土が乾いていると神父の足元の形がはっきり見えるんだけど...と言われてましたが、私には良く確認できました。充分です。
そうこうしていると、住職の奥様がキリシタン燈籠のパンフレットを持ってきてくださりました。

ありがとうございました。
最後は、権現道のところまで見送っていただきました。

 あれっ?

結局、本堂にお参りするのを忘れたので5日後に再訪問

前回とは違って、気温が高い穏やかな日になりました。
今回は表門から入って、本堂で手を合わせます。

妙覚寺 本堂
妙覚寺 本堂

表門側には説明看板がないので、こちらから入るとキリシタン燈籠の存在に気が付かないなあと思いながら、本堂の一段高くなったところから境内を見回します。

こちら側から見ると、立派な本堂があって、墓地が広がる普通のお寺さん。
お墓参りの方は表門、観光客は裏門から入るのが良さそうですが、私のように本堂にお参りするのを忘れる人が多そうです。

キリシタン燈籠に似たもの

まずは下の写真を見てください。
関ヶ島胡録神社の燈籠です。(妙覚寺から権現道を通って徒歩8分ほどの場所)

関ヶ島胡録神社の燈籠
関ヶ島胡録神社の燈籠

竿の部分のふくらみと括れ、台石を使わず埋める方式、バテレン文字の部分が再現されています。
神父が描かれていないかったり、竿が真四角ではなく長方形だったりと違いはありますが、デザインが模倣された燈籠です。こちらの燈籠は昭和の時代に奉納されたもの。

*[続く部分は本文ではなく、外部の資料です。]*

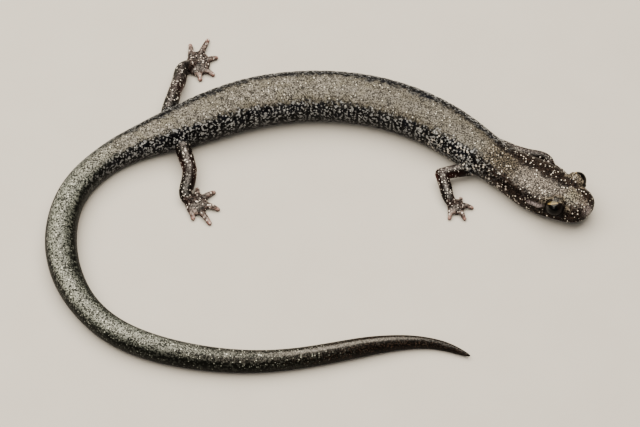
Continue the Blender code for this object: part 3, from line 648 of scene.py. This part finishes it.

都内の寺院や神社でもキリシタン燈籠(本物)を見ることができます。
中には、本物のキリシタン燈籠なのに足の先が描かれていないものもあります。
興味があれば、「切支丹灯籠 東京」で検索してみてください。

妙覚寺の龍神について

キリシタン燈籠の後方にある石祠に、龍神が祀られています。
祠には、「龍神」が祀られていることを示す文字はありません。住職が言うことが全てです。
祠の裏に奉納年があるそうです。
手元の資料(市川市石造文化財調査報告書)では、「昭和17年11月吉日 三十九世 日進代」

行徳における大きな水害の歴史をおさらいすると
大正6年(1917年):東京湾台風による高潮で、塩田に壊滅的な被害がでる。
大正5年~9年(1916~1920年):江戸川放水路開削工事。行徳村は放水路で分断される。
昭和24年(1949年):キティ台風による高潮が、復活しかけていた塩業の終焉につながる。

どのような経緯で、龍神が祀られるようになったのでしょうか。